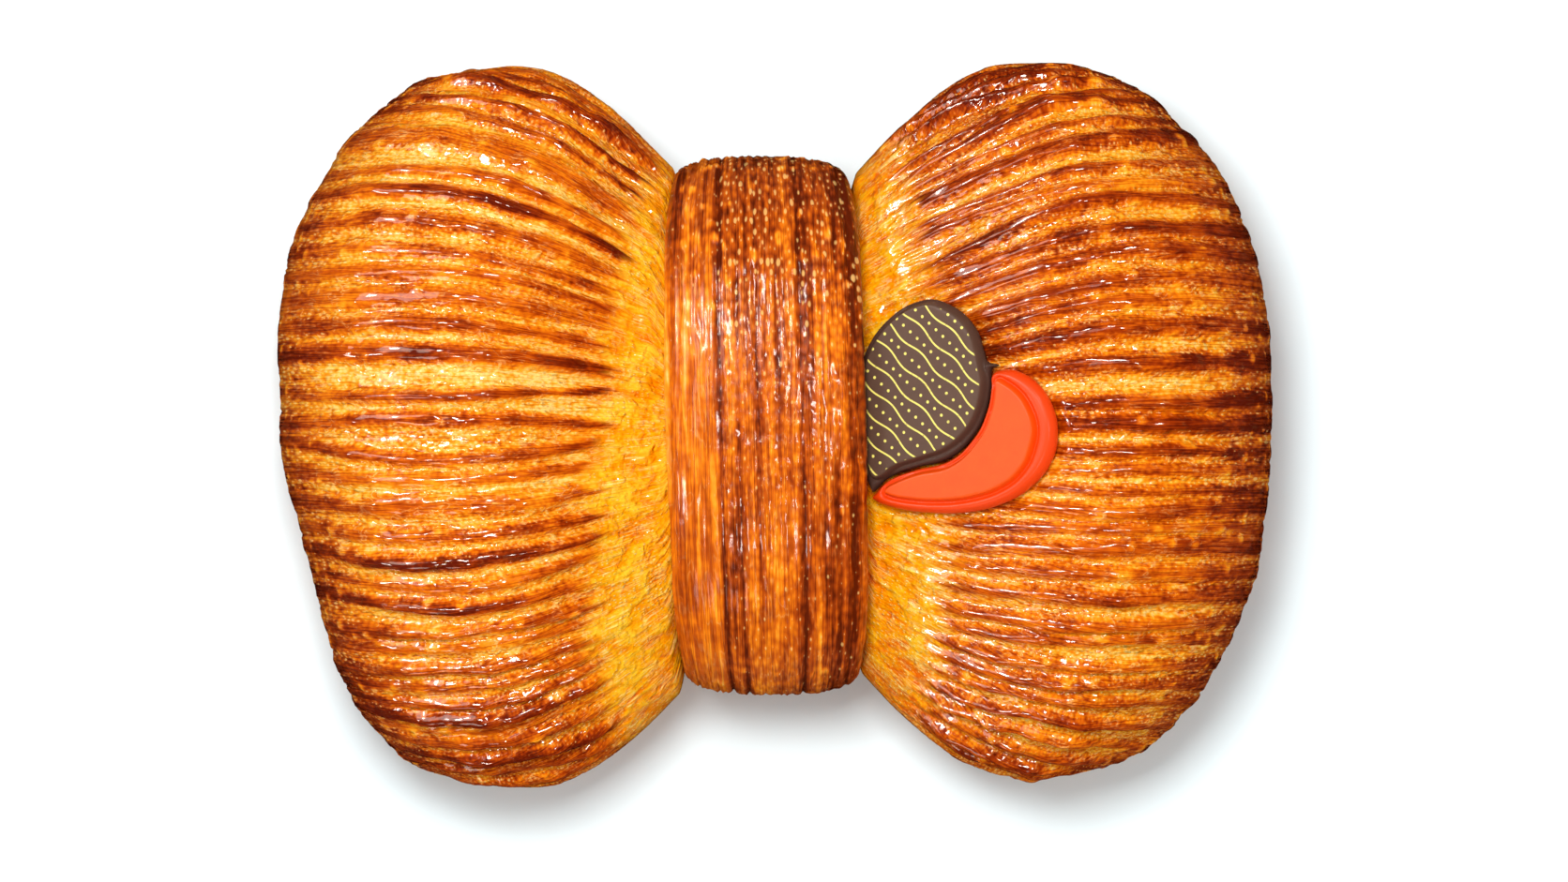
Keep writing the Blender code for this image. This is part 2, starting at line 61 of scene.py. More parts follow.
# ribs from the +Y edge to the -Y edge: bearing near the neck, half way and at
# the rim; half width of the browned crest; height; browning at the same places
RIDGES = {
    "left": (
        (84.0, 83.0, 82.0, 1.6, 0.5, 0.35, 0.30, 0.30),
        (79.5, 77.5, 77.5, 1.4, 0.6, 0.35, 0.60, 0.50),
        (75.5, 72.0, 74.0, 1.7, 1.0, 0.75, 0.85, 0.50),
        (70.8, 68.6, 71.0, 0.8, 0.4, 0.20, 0.10, 0.20),
        (66.3, 64.7, 67.3, 1.2, 1.0, 0.90, 0.60, 0.70),
        (60.5, 60.0, 62.5, 1.5, 0.8, 0.70, 0.55, 0.65),
        (57.0, 56.6, 58.3, 0.8, 0.4, 0.20, 0.20, 0.20),
        (53.0, 52.8, 53.6, 2.6, 0.8, 0.50, 0.50, 0.50),
        (45.8, 45.3, 44.8, 1.1, 0.8, 0.60, 0.55, 0.40),
        (41.0, 40.8, 40.0, 1.3, 1.1, 0.95, 0.85, 0.65),
        (34.8, 34.8, 34.0, 1.6, 0.9, 0.55, 0.60, 0.55),
        (30.0, 29.2, 29.3, 1.2, 0.8, 0.65, 0.50, 0.50),
        (26.2, 25.5, 24.5, 1.1, 0.8, 0.65, 0.45, 0.50),
        (22.0, 21.0, 20.3, 1.4, 0.8, 0.55, 0.50, 0.45),
        (17.2, 16.5, 16.0, 1.1, 0.8, 0.60, 0.60, 0.65),
        (12.0, 11.7, 11.0, 1.4, 1.2, 0.80, 0.75, 0.80),
        (6.6, 4.5, 5.0, 0.8, 1.0, 0.80, 0.70, 0.60),
        (0.5, 0.8, 0.3, 1.0, 1.0, 0.70, 0.65, 0.75),
        (-4.0, -5.6, -3.0, 0.9, 0.9, 0.70, 0.60, 0.70),
        (-8.5, -8.8, -8.0, 1.0, 0.7, 0.60, 0.40, 0.50),
        (-13.0, -13.3, -12.7, 1.5, 0.9, 0.45, 0.45, 0.60),
        (-18.4, -17.8, -17.0, 1.0, 0.9, 0.70, 0.60, 0.55),
        (-22.0, -22.6, -20.3, 1.2, 1.2, 0.75, 1.00, 0.75),
        (-26.0, -26.8, -25.0, 1.0, 0.8, 0.50, 0.50, 0.55),
        (-31.5, -30.3, -28.6, 1.1, 1.1, 0.55, 0.90, 0.85),
        (-36.0, -35.0, -34.5, 1.0, 0.9, 0.60, 0.50, 0.70),
        (-39.7, -38.2, -38.0, 0.9, 0.7, 0.50, 0.40, 0.50),
        (-44.0, -42.7, -43.0, 1.1, 0.9, 0.55, 0.60, 0.60),
        (-48.0, -46.5, -46.3, 1.0, 0.8, 0.40, 0.50, 0.60),
        (-51.7, -50.6, -49.3, 0.8, 0.8, 0.60, 0.60, 0.70),
        (-56.0, -54.5, -52.3, 1.2, 1.2, 0.70, 1.00, 0.85),
        (-60.3, -57.4, -56.0, 1.0, 0.5, 0.30, 0.30, 0.40),
        (-64.5, -60.8, -59.8, 1.5, 0.9, 0.50, 0.60, 0.60),
        (-72.5, -66.5, -65.3, 1.4, 1.2, 0.80, 0.95, 0.80),
        (-79.5, -73.0, -71.0, 1.4, 0.9, 0.50, 0.60, 0.50),
        (-84.5, -80.0, -78.0, 1.5, 0.7, 0.40, 0.40, 0.30),
    ),
    "right": (
        (86.5, 83.0, 85.0, 1.4, 0.7, 0.40, 0.90, 0.60),
        (82.5, 76.0, 79.0, 1.3, 0.9, 0.60, 0.75, 0.60),
        (75.5, 70.0, 72.5, 1.1, 1.0, 0.70, 0.85, 0.50),
        (65.8, 64.3, 67.3, 1.0, 0.9, 0.70, 0.75, 0.60),
        (62.0, 61.8, 64.0, 1.3, 0.9, 0.65, 0.75, 0.80),
        (57.0, 56.0, 58.5, 0.9, 0.8, 0.50, 0.55, 0.60),
        (51.7, 50.7, 53.7, 1.7, 1.1, 0.80, 0.75, 0.90),
        (45.7, 45.2, 46.4, 0.9, 0.8, 0.60, 0.60, 0.50),
        (42.5, 41.5, 41.8, 1.0, 0.7, 0.60, 0.30, 0.50),
        (36.0, 38.4, 37.5, 1.1, 1.0, 0.75, 0.75, 0.70),
        (31.0, 32.3, 32.3, 1.2, 1.0, 0.70, 0.75, 0.80),
        (26.2, 28.3, 27.5, 1.3, 0.9, 0.60, 0.70, 0.60),
        (21.2, 23.4, 23.4, 1.2, 0.9, 0.65, 0.65, 0.50),
        (18.0, 20.0, 19.6, 0.9, 0.7, 0.80, 0.50, 0.30),
        (13.2, 15.2, 15.1, 1.3, 1.0, 0.95, 0.70, 0.70),
        (9.0, 9.5, 9.8, 1.3, 1.1, 0.70, 0.75, 0.90),
        (4.2, 3.6, 3.6, 1.0, 1.1, 0.80, 0.75, 0.90),
        (0.5, 0.0, 0.0, 1.2, 1.2, 0.70, 0.85, 0.95),
        (-4.0, -4.3, -4.5, 0.9, 0.9, 0.70, 0.70, 0.90),
        (-8.0, -7.4, -7.4, 0.9, 0.7, 0.50, 0.50, 0.60),
        (-11.2, -11.0, -11.0, 0.7, 0.8, 0.60, 0.60, 0.75),
        (-15.2, -14.2, -13.8, 1.2, 0.9, 0.60, 0.60, 0.80),
        (-19.7, -17.4, -17.2, 0.8, 0.8, 0.70, 0.50, 0.50),
        (-24.3, -20.8, -20.6, 1.3, 0.9, 0.60, 0.60, 0.80),
        (-28.3, -25.6, -25.5, 1.1, 0.9, 0.60, 0.55, 0.70),
        (-33.5, -29.8, -29.3, 1.3, 1.1, 0.65, 0.75, 0.85),
        (-39.5, -35.2, -34.5, 1.2, 0.9, 0.65, 0.60, 0.70),
        (-43.5, -38.4, -38.2, 1.0, 0.9, 0.75, 0.70, 0.70),
        (-48.3, -43.8, -43.8, 1.1, 0.9, 0.60, 0.50, 0.60),
        (-53.0, -48.2, -48.3, 1.1, 0.9, 0.65, 0.65, 0.70),
        (-57.0, -52.6, -53.0, 1.0, 0.9, 0.60, 0.60, 0.60),
        (-62.6, -57.8, -60.0, 1.1, 1.1, 0.90, 0.80, 0.60),
        (-68.0, -63.5, -69.0, 1.1, 1.1, 0.70, 0.60, 0.60),
        (-74.0, -70.4, -76.0, 1.2, 1.0, 0.75, 0.75, 0.60),
        (-79.5, -77.0, -81.0, 1.2, 0.9, 0.70, 0.80, 0.60),
        (-84.5, -82.5, -85.5, 1.2, 0.8, 0.60, 0.70, 0.50),
    ),
}
BROWN_WIDE = {"left": 1.25, "right": 1.42}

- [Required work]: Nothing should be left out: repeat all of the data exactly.

- [Answer to this task]:
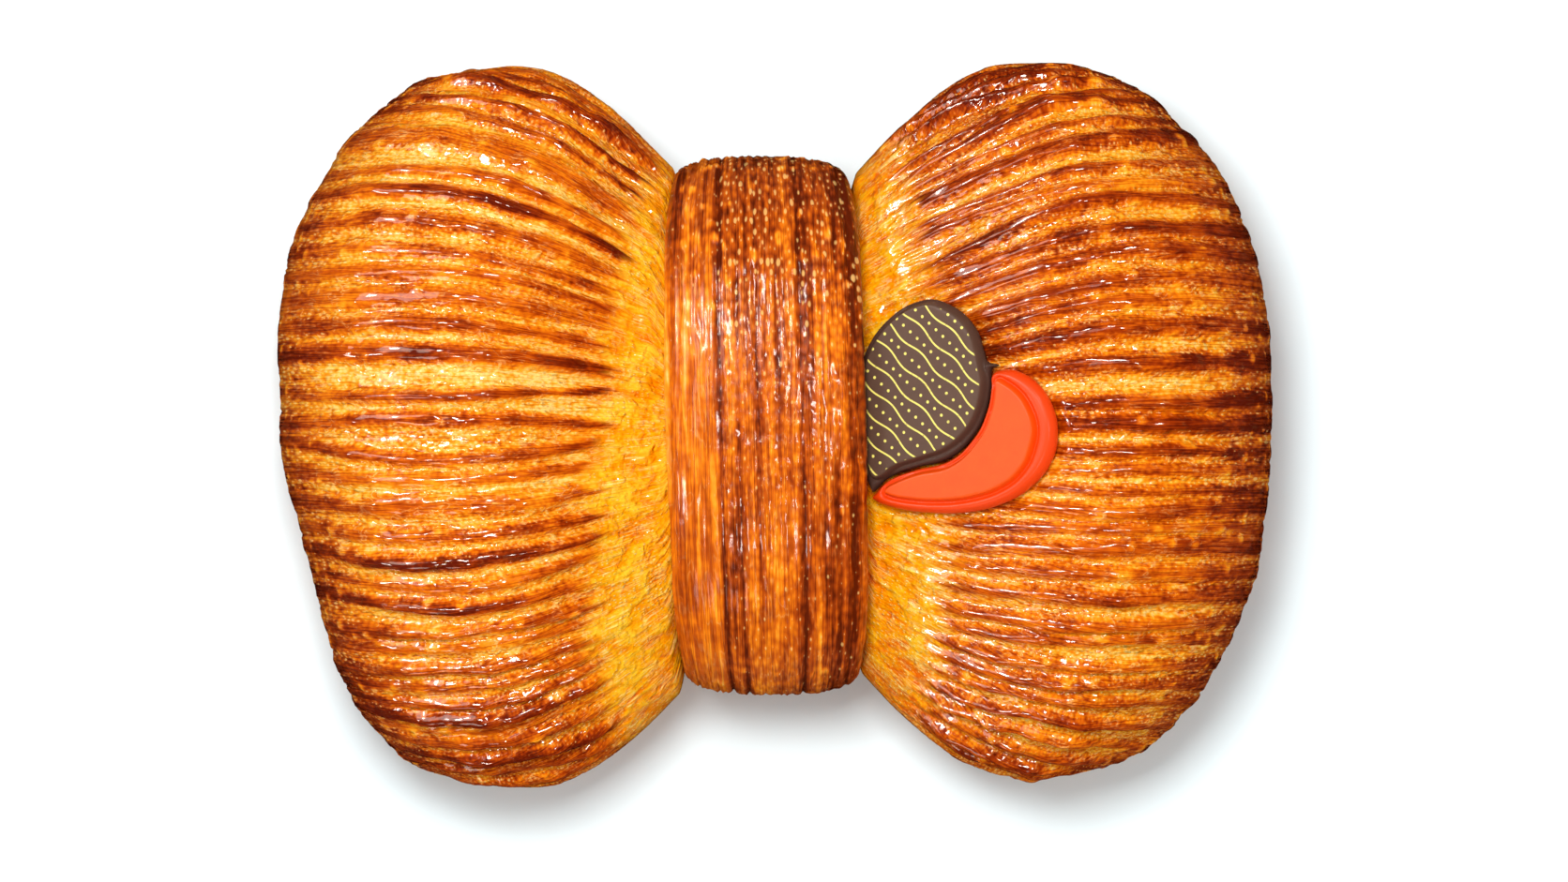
Keep writing the Blender code for this image. This is part 2, starting at line 61 of scene.py. More parts follow.
# ribs from the +Y edge to the -Y edge: bearing near the neck, half way and at
# the rim; half width of the browned crest; height; browning at the same places
RIDGES = {
    "left": (
        (84.0, 83.0, 82.0, 1.6, 0.5, 0.35, 0.30, 0.30),
        (79.5, 77.5, 77.5, 1.4, 0.6, 0.35, 0.60, 0.50),
        (75.5, 72.0, 74.0, 1.7, 1.0, 0.75, 0.85, 0.50),
        (70.8, 68.6, 71.0, 0.8, 0.4, 0.20, 0.10, 0.20),
        (66.3, 64.7, 67.3, 1.2, 1.0, 0.90, 0.60, 0.70),
        (60.5, 60.0, 62.5, 1.5, 0.8, 0.70, 0.55, 0.65),
        (57.0, 56.6, 58.3, 0.8, 0.4, 0.20, 0.20, 0.20),
        (53.0, 52.8, 53.6, 2.6, 0.8, 0.50, 0.50, 0.50),
        (45.8, 45.3, 44.8, 1.1, 0.8, 0.60, 0.55, 0.40),
        (41.0, 40.8, 40.0, 1.3, 1.1, 0.95, 0.85, 0.65),
        (34.8, 34.8, 34.0, 1.6, 0.9, 0.55, 0.60, 0.55),
        (30.0, 29.2, 29.3, 1.2, 0.8, 0.65, 0.50, 0.50),
        (26.2, 25.5, 24.5, 1.1, 0.8, 0.65, 0.45, 0.50),
        (22.0, 21.0, 20.3, 1.4, 0.8, 0.55, 0.50, 0.45),
        (17.2, 16.5, 16.0, 1.1, 0.8, 0.60, 0.60, 0.65),
        (12.0, 11.7, 11.0, 1.4, 1.2, 0.80, 0.75, 0.80),
        (6.6, 4.5, 5.0, 0.8, 1.0, 0.80, 0.70, 0.60),
        (0.5, 0.8, 0.3, 1.0, 1.0, 0.70, 0.65, 0.75),
        (-4.0, -5.6, -3.0, 0.9, 0.9, 0.70, 0.60, 0.70),
        (-8.5, -8.8, -8.0, 1.0, 0.7, 0.60, 0.40, 0.50),
        (-13.0, -13.3, -12.7, 1.5, 0.9, 0.45, 0.45, 0.60),
        (-18.4, -17.8, -17.0, 1.0, 0.9, 0.70, 0.60, 0.55),
        (-22.0, -22.6, -20.3, 1.2, 1.2, 0.75, 1.00, 0.75),
        (-26.0, -26.8, -25.0, 1.0, 0.8, 0.50, 0.50, 0.55),
        (-31.5, -30.3, -28.6, 1.1, 1.1, 0.55, 0.90, 0.85),
        (-36.0, -35.0, -34.5, 1.0, 0.9, 0.60, 0.50, 0.70),
        (-39.7, -38.2, -38.0, 0.9, 0.7, 0.50, 0.40, 0.50),
        (-44.0, -42.7, -43.0, 1.1, 0.9, 0.55, 0.60, 0.60),
        (-48.0, -46.5, -46.3, 1.0, 0.8, 0.40, 0.50, 0.60),
        (-51.7, -50.6, -49.3, 0.8, 0.8, 0.60, 0.60, 0.70),
        (-56.0, -54.5, -52.3, 1.2, 1.2, 0.70, 1.00, 0.85),
        (-60.3, -57.4, -56.0, 1.0, 0.5, 0.30, 0.30, 0.40),
        (-64.5, -60.8, -59.8, 1.5, 0.9, 0.50, 0.60, 0.60),
        (-72.5, -66.5, -65.3, 1.4, 1.2, 0.80, 0.95, 0.80),
        (-79.5, -73.0, -71.0, 1.4, 0.9, 0.50, 0.60, 0.50),
        (-84.5, -80.0, -78.0, 1.5, 0.7, 0.40, 0.40, 0.30),
    ),
    "right": (
        (86.5, 83.0, 85.0, 1.4, 0.7, 0.40, 0.90, 0.60),
        (82.5, 76.0, 79.0, 1.3, 0.9, 0.60, 0.75, 0.60),
        (75.5, 70.0, 72.5, 1.1, 1.0, 0.70, 0.85, 0.50),
        (65.8, 64.3, 67.3, 1.0, 0.9, 0.70, 0.75, 0.60),
        (62.0, 61.8, 64.0, 1.3, 0.9, 0.65, 0.75, 0.80),
        (57.0, 56.0, 58.5, 0.9, 0.8, 0.50, 0.55, 0.60),
        (51.7, 50.7, 53.7, 1.7, 1.1, 0.80, 0.75, 0.90),
        (45.7, 45.2, 46.4, 0.9, 0.8, 0.60, 0.60, 0.50),
        (42.5, 41.5, 41.8, 1.0, 0.7, 0.60, 0.30, 0.50),
        (36.0, 38.4, 37.5, 1.1, 1.0, 0.75, 0.75, 0.70),
        (31.0, 32.3, 32.3, 1.2, 1.0, 0.70, 0.75, 0.80),
        (26.2, 28.3, 27.5, 1.3, 0.9, 0.60, 0.70, 0.60),
        (21.2, 23.4, 23.4, 1.2, 0.9, 0.65, 0.65, 0.50),
        (18.0, 20.0, 19.6, 0.9, 0.7, 0.80, 0.50, 0.30),
        (13.2, 15.2, 15.1, 1.3, 1.0, 0.95, 0.70, 0.70),
        (9.0, 9.5, 9.8, 1.3, 1.1, 0.70, 0.75, 0.90),
        (4.2, 3.6, 3.6, 1.0, 1.1, 0.80, 0.75, 0.90),
        (0.5, 0.0, 0.0, 1.2, 1.2, 0.70, 0.85, 0.95),
        (-4.0, -4.3, -4.5, 0.9, 0.9, 0.70, 0.70, 0.90),
        (-8.0, -7.4, -7.4, 0.9, 0.7, 0.50, 0.50, 0.60),
        (-11.2, -11.0, -11.0, 0.7, 0.8, 0.60, 0.60, 0.75),
        (-15.2, -14.2, -13.8, 1.2, 0.9, 0.60, 0.60, 0.80),
        (-19.7, -17.4, -17.2, 0.8, 0.8, 0.70, 0.50, 0.50),
        (-24.3, -20.8, -20.6, 1.3, 0.9, 0.60, 0.60, 0.80),
        (-28.3, -25.6, -25.5, 1.1, 0.9, 0.60, 0.55, 0.70),
        (-33.5, -29.8, -29.3, 1.3, 1.1, 0.65, 0.75, 0.85),
        (-39.5, -35.2, -34.5, 1.2, 0.9, 0.65, 0.60, 0.70),
        (-43.5, -38.4, -38.2, 1.0, 0.9, 0.75, 0.70, 0.70),
        (-48.3, -43.8, -43.8, 1.1, 0.9, 0.60, 0.50, 0.60),
        (-53.0, -48.2, -48.3, 1.1, 0.9, 0.65, 0.65, 0.70),
        (-57.0, -52.6, -53.0, 1.0, 0.9, 0.60, 0.60, 0.60),
        (-62.6, -57.8, -60.0, 1.1, 1.1, 0.90, 0.80, 0.60),
        (-68.0, -63.5, -69.0, 1.1, 1.1, 0.70, 0.60, 0.60),
        (-74.0, -70.4, -76.0, 1.2, 1.0, 0.75, 0.75, 0.60),
        (-79.5, -77.0, -81.0, 1.2, 0.9, 0.70, 0.80, 0.60),
        (-84.5, -82.5, -85.5, 1.2, 0.8, 0.60, 0.70, 0.50),
    ),
}
BROWN_WIDE = {"left": 1.25, "right": 1.42}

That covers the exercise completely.